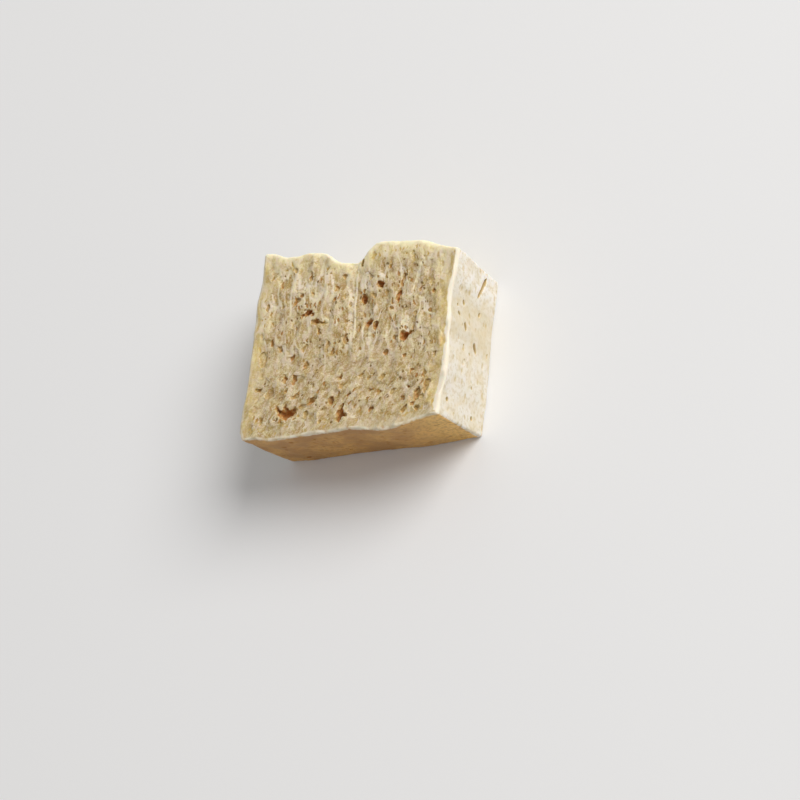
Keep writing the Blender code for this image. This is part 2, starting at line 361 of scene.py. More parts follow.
def torn_pattern(tree, place):
    """The values of the torn face at a place in millimetres, each from 0 to 1, and its height."""
    swayed = sway(tree, place, SWAY)
    calm_place = sway(tree, place, CALM_SWAY)
    x, y, _ = axes(tree, place)
    slant = ease(tree, y, SLANT_FROM, SLANT_TO)
    far = fibre_layer(tree, swayed, calm_place, FAR_TURN, FAR_LAYER)
    near = fibre_layer(tree, swayed, calm_place, NEAR_TURN, NEAR_LAYER)
    out = {name: blend_values(tree, slant, far[name], near[name]) for name in far}
    out["crease"] = crease(tree, x, y)
    crowd = ease(tree, noise(tree, place, PIT_PATCH, 2.0), 0.42, 0.56)
    for name in ("pit", "small_pit"):
        out[name] = times(tree, out[name], crowd)
    out["crumb"] = noise(tree, place, 0.55, 2.0)
    hue = noise(tree, vector_maths(tree, "MULTIPLY", place, (1.0, 0.6, 1.0)), 1.1, 2.0)
    out["hue"] = ease(tree, hue, 0.4, 0.6)
    out["clear"] = ease(tree, noise(tree, place, 3.0, 2.0), 0.35, 0.6)
    out["some"] = ease(tree, noise(tree, place, 9.0, 1.0), 0.36, 0.5)
    out["height"] = stack_heights(tree, out, TORN_HEIGHTS, TORN_SINK)
    return out


# %% [markdown]
# ## The skin
#
# The walls of the block set against the mould or were cut with a knife, so they are closed: soft
# dimples, fine pits, and faint level lines. Their pattern is solid, so it runs round the corners.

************

» **Aim**: Give back all the data exactly as written.

» **Answer in full**:
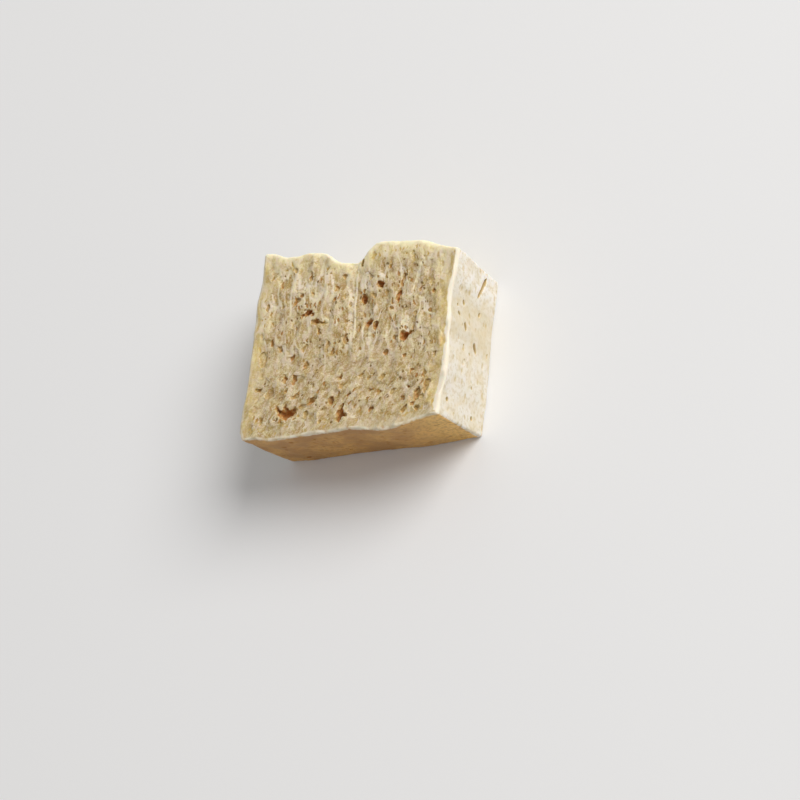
Keep writing the Blender code for this image. This is part 2, starting at line 361 of scene.py. More parts follow.
def torn_pattern(tree, place):
    """The values of the torn face at a place in millimetres, each from 0 to 1, and its height."""
    swayed = sway(tree, place, SWAY)
    calm_place = sway(tree, place, CALM_SWAY)
    x, y, _ = axes(tree, place)
    slant = ease(tree, y, SLANT_FROM, SLANT_TO)
    far = fibre_layer(tree, swayed, calm_place, FAR_TURN, FAR_LAYER)
    near = fibre_layer(tree, swayed, calm_place, NEAR_TURN, NEAR_LAYER)
    out = {name: blend_values(tree, slant, far[name], near[name]) for name in far}
    out["crease"] = crease(tree, x, y)
    crowd = ease(tree, noise(tree, place, PIT_PATCH, 2.0), 0.42, 0.56)
    for name in ("pit", "small_pit"):
        out[name] = times(tree, out[name], crowd)
    out["crumb"] = noise(tree, place, 0.55, 2.0)
    hue = noise(tree, vector_maths(tree, "MULTIPLY", place, (1.0, 0.6, 1.0)), 1.1, 2.0)
    out["hue"] = ease(tree, hue, 0.4, 0.6)
    out["clear"] = ease(tree, noise(tree, place, 3.0, 2.0), 0.35, 0.6)
    out["some"] = ease(tree, noise(tree, place, 9.0, 1.0), 0.36, 0.5)
    out["height"] = stack_heights(tree, out, TORN_HEIGHTS, TORN_SINK)
    return out


# %% [markdown]
# ## The skin
#
# The walls of the block set against the mould or were cut with a knife, so they are closed: soft
# dimples, fine pits, and faint level lines. Their pattern is solid, so it runs round the corners.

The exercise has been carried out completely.